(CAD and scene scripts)
— START —
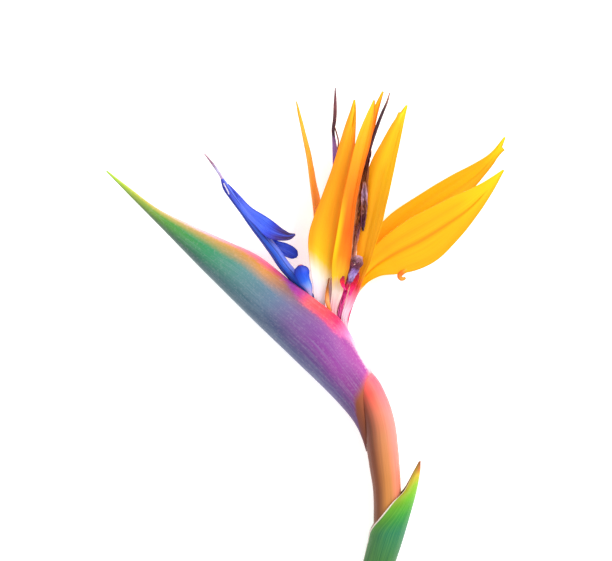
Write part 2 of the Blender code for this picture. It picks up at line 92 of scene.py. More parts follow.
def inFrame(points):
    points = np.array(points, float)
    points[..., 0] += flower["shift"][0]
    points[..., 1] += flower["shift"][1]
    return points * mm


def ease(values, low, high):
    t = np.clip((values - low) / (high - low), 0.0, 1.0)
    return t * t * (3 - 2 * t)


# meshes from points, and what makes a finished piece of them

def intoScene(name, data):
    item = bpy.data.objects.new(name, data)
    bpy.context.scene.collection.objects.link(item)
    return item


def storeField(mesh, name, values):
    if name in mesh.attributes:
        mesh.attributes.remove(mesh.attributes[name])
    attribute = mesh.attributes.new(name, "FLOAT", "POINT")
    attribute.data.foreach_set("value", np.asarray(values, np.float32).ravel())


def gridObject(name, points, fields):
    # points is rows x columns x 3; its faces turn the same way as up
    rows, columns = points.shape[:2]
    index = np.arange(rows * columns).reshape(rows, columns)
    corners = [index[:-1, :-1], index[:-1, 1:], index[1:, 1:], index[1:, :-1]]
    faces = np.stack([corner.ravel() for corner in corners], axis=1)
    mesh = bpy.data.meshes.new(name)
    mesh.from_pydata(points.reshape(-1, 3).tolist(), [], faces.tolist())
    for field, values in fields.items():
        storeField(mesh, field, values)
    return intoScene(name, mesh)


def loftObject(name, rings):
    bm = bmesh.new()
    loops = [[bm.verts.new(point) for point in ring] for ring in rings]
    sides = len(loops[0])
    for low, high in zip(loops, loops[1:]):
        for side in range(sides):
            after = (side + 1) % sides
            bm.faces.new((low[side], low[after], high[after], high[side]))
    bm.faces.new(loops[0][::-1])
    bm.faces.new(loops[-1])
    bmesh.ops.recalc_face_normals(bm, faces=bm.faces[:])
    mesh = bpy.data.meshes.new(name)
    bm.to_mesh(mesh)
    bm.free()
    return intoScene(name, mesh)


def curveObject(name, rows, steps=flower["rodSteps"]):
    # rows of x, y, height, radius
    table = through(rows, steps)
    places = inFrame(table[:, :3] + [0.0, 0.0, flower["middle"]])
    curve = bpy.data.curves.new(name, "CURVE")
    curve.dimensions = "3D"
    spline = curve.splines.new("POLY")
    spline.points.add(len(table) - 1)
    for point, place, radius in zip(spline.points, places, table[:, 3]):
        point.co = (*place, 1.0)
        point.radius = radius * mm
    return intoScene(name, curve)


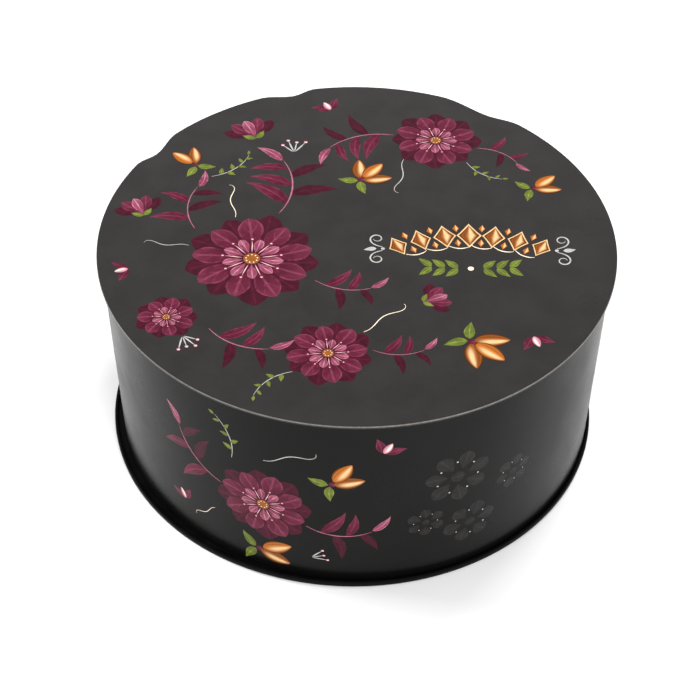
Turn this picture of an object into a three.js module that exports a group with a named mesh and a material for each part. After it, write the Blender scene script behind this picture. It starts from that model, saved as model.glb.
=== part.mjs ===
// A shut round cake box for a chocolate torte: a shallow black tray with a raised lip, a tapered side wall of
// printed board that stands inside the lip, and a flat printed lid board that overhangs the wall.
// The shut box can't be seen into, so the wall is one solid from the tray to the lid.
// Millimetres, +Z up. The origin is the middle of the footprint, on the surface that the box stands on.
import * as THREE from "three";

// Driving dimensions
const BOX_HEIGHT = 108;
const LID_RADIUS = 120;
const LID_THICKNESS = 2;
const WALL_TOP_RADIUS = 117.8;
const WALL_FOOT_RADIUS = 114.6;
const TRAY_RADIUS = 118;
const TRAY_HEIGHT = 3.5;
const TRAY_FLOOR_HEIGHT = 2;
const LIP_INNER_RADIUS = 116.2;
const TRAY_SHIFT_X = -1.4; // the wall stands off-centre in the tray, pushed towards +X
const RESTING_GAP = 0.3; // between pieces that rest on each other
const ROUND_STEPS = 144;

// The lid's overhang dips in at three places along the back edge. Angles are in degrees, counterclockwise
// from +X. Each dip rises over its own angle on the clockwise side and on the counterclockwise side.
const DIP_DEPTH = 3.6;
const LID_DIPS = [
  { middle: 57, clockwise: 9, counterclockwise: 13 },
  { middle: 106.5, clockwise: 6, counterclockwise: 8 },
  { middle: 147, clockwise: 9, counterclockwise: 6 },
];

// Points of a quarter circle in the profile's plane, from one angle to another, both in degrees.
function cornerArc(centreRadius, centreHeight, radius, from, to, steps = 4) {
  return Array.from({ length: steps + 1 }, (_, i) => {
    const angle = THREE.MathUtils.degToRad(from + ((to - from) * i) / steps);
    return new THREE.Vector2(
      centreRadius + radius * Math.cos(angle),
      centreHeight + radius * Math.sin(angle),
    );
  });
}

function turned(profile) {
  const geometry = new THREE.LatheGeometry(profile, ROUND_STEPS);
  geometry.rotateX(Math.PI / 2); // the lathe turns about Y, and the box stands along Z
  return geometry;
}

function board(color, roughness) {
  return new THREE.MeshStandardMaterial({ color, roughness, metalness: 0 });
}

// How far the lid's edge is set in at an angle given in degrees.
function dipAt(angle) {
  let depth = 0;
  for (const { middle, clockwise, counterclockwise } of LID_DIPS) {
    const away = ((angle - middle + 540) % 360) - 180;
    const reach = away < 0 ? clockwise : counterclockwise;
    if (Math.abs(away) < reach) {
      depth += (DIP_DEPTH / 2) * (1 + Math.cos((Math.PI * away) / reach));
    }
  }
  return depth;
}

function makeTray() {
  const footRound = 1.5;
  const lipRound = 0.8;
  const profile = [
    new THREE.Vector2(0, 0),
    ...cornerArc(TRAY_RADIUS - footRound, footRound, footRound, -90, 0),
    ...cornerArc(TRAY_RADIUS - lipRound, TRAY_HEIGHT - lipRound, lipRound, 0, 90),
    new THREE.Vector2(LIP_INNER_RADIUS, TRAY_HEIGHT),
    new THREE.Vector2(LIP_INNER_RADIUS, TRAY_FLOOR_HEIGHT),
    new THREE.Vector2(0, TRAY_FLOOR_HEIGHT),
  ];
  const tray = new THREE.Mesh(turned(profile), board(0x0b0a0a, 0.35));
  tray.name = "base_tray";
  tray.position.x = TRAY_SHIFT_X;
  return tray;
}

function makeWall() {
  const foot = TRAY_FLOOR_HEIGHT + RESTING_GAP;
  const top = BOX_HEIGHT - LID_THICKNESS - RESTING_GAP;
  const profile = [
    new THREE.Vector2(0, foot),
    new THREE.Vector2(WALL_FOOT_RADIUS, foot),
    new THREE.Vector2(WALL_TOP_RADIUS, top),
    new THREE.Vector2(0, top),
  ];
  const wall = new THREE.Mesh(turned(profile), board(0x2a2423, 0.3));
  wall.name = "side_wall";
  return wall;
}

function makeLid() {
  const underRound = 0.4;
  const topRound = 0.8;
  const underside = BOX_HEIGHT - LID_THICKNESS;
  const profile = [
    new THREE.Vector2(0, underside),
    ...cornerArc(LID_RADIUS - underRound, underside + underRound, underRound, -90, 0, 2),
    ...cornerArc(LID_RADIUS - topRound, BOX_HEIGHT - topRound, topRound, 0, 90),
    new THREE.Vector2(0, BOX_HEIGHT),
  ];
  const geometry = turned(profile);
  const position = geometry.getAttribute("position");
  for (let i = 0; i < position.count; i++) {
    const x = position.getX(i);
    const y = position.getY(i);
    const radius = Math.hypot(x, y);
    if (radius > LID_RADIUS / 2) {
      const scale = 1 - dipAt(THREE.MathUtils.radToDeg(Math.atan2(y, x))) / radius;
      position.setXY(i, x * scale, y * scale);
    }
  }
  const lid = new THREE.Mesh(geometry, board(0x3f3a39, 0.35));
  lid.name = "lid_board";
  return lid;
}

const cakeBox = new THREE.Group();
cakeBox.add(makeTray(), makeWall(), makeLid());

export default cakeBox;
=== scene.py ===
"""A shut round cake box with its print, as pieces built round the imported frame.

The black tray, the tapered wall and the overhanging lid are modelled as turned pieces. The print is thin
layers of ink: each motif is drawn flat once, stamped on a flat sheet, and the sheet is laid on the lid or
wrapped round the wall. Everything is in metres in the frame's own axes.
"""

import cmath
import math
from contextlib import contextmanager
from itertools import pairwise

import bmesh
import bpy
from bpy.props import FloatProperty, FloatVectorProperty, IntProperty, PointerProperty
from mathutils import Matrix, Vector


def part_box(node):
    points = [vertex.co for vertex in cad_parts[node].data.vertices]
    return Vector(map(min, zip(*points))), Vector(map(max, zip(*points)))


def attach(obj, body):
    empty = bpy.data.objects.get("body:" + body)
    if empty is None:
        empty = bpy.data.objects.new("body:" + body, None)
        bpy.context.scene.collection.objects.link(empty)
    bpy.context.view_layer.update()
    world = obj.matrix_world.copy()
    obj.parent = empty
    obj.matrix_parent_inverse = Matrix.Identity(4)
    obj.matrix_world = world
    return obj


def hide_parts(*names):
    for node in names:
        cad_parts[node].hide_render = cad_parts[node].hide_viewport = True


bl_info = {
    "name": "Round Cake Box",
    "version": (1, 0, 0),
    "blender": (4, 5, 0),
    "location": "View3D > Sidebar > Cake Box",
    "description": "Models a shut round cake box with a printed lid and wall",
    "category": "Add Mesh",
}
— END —
— START —
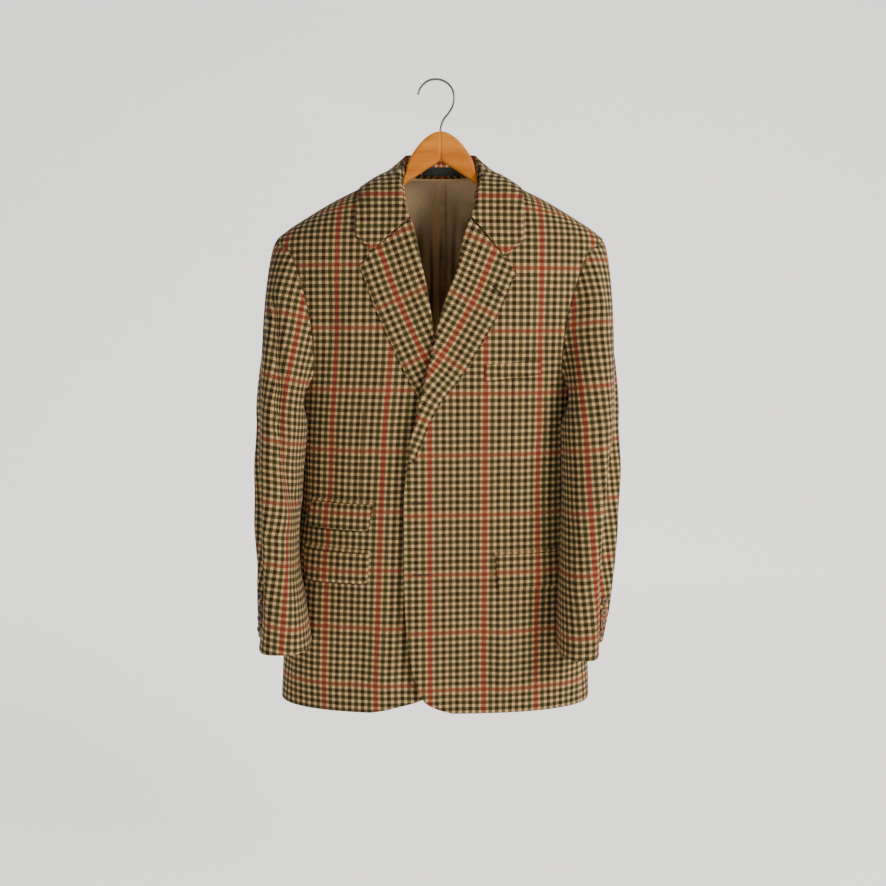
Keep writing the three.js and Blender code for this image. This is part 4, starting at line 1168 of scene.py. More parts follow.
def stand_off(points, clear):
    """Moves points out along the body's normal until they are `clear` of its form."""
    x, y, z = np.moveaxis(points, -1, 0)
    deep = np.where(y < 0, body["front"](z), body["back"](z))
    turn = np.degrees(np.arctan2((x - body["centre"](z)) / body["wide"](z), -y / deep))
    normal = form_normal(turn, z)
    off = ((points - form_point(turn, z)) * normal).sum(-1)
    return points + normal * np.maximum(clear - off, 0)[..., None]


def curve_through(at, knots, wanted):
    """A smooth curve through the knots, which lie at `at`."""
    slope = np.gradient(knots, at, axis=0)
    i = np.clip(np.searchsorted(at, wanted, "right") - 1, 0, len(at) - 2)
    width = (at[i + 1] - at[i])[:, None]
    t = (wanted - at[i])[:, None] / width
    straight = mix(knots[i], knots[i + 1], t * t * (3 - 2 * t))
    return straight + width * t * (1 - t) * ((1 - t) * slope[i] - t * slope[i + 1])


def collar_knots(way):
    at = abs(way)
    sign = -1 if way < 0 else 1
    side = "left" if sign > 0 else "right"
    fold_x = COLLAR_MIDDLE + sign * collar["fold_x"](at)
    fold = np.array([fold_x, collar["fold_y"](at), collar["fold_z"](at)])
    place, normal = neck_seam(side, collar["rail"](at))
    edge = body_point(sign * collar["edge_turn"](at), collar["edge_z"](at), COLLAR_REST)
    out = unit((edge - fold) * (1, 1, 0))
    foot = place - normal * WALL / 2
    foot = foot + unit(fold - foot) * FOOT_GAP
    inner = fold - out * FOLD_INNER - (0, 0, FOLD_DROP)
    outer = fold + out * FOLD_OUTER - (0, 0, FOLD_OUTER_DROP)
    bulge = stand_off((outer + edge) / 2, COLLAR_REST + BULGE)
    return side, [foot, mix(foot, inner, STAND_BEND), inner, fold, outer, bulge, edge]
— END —
Begin at the line that has "Write part 2" in the entries above; stop after the line that has "# meshes from". Transcribe exactly those lines and no others.

▸ **Result of this task**:
Write part 2 of the Blender code for this picture. It picks up at line 92 of scene.py. More parts follow.
def inFrame(points):
    points = np.array(points, float)
    points[..., 0] += flower["shift"][0]
    points[..., 1] += flower["shift"][1]
    return points * mm


def ease(values, low, high):
    t = np.clip((values - low) / (high - low), 0.0, 1.0)
    return t * t * (3 - 2 * t)


# meshes from points, and what makes a finished piece of them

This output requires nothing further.